The generation right above those applying to law school now pissed off people, because they demanded way too much way too often
You are freaking people out, because you yourselves are freaking out.
The good news is you are doing better than those above you on this list if you are in (3). And if you that group, it is understandable. The more important something is to us, the more anxious it makes us having to wait for it. I have seen this apply to college presidents, managing partners at BigLaw, law professors, myself, and likely just about every human who has lived. The waiting, as we have blogged before, is the hardest part. But that doesn't mean you should ever let the wait make you act irrationally to the very people you are waiting on. Think about it. No one wants to be around a Nervous Nellie. We invariably gravitate to the calm person. Need to see this very phenomena first hand? Go watch Star Trek: The Next Generation. There is a reason government and business leaders are known to tweet “What would Picard do” (I swear I am not playing that law school game where I was told I had to insert either “Star Trek” or “Picard” into this blog. Still don’t believe me, just follow Senator Cory Booker who frequently tweets just that: https://twitter.com/CoryBooker
The point being this phenomenon is so strong, even real life leaders are drawn to fictional people who are calm under intense situations.

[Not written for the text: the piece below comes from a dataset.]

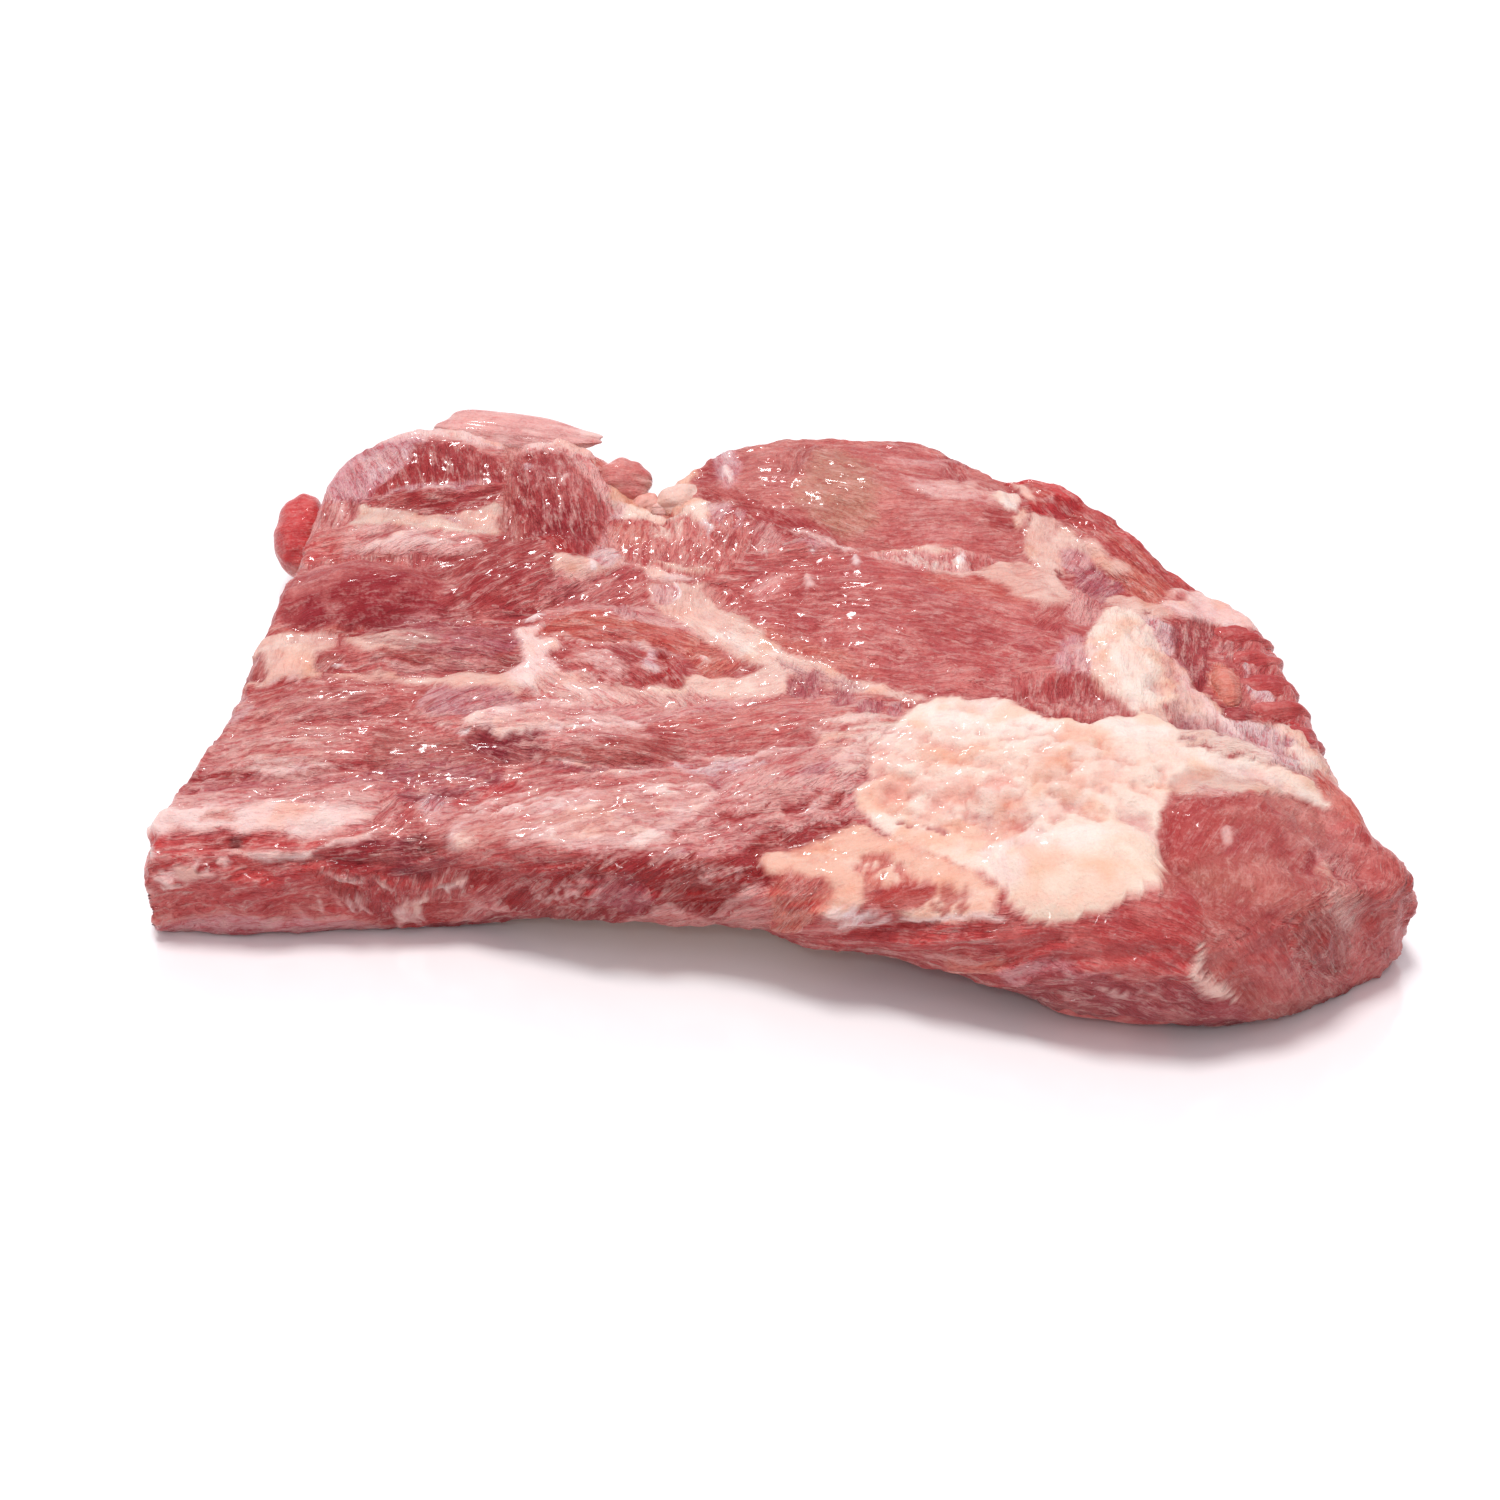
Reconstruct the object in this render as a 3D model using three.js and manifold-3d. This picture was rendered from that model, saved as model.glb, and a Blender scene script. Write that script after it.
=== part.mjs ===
// A raw, boneless pork shoulder, opened out into one flat slab and laid with its
// fat and seams upwards. Millimetres, +Z up. The long side runs along X, the near
// side looks towards -Y, and the slab rests on the plane z = 0. The origin is under
// the middle of its outline.
//
// The whole slab is one blanket: a grid of columns and rows laid over a Coons patch
// between four edge courses. The outer rings of the grid run down the rounded side,
// and a coarser grid closes the underside. Each muscle is a mound on the upper face,
// and where two mounds meet the taller one wins, which leaves the seam between them.
import * as THREE from 'three';
import { mergeVertices } from 'three/addons/utils/BufferGeometryUtils.js';
import Module from 'manifold-3d';

// ---------- Grid ----------
const COLUMNS = 63;
const ROWS = 42;
const SIDE_RINGS = 6;
const UNDERSIDE_STEP = 3;

// ---------- Size of the slab ----------
const SPAN = 365; // left to right, used to turn an edge's reach into a share of the grid
const DEPTH = 225; // near to far, used in the same way
const CORNER_PULL = 0.025; // how far each corner of the outline is drawn in
const SIDE_BULGE = 0.55; // below 1 the side is steeper than a half round
const SIDE_SHOULDER = 0.8; // the same for its height
const FOOT_FADE = 0.42; // share of the slab over which a lifted edge comes down to rest
const DRAWING_CENTRE = [7.5, 28]; // middle of the outline in the drawing's own coordinates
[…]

YOU are in an intense situation. That word cloud at the top of this blog...guess what? It was made by a 1L. Want to stand out? Always stay (or just appear) calm to an admissions office. It’s that simple and that can make all the difference in the world. Indeed, it does in a really good way for hundreds upon hundreds of applicants every cycle. Let those around you lose it, because they may very well lose something else; what would have been an admit. And that very spot may go straight to you.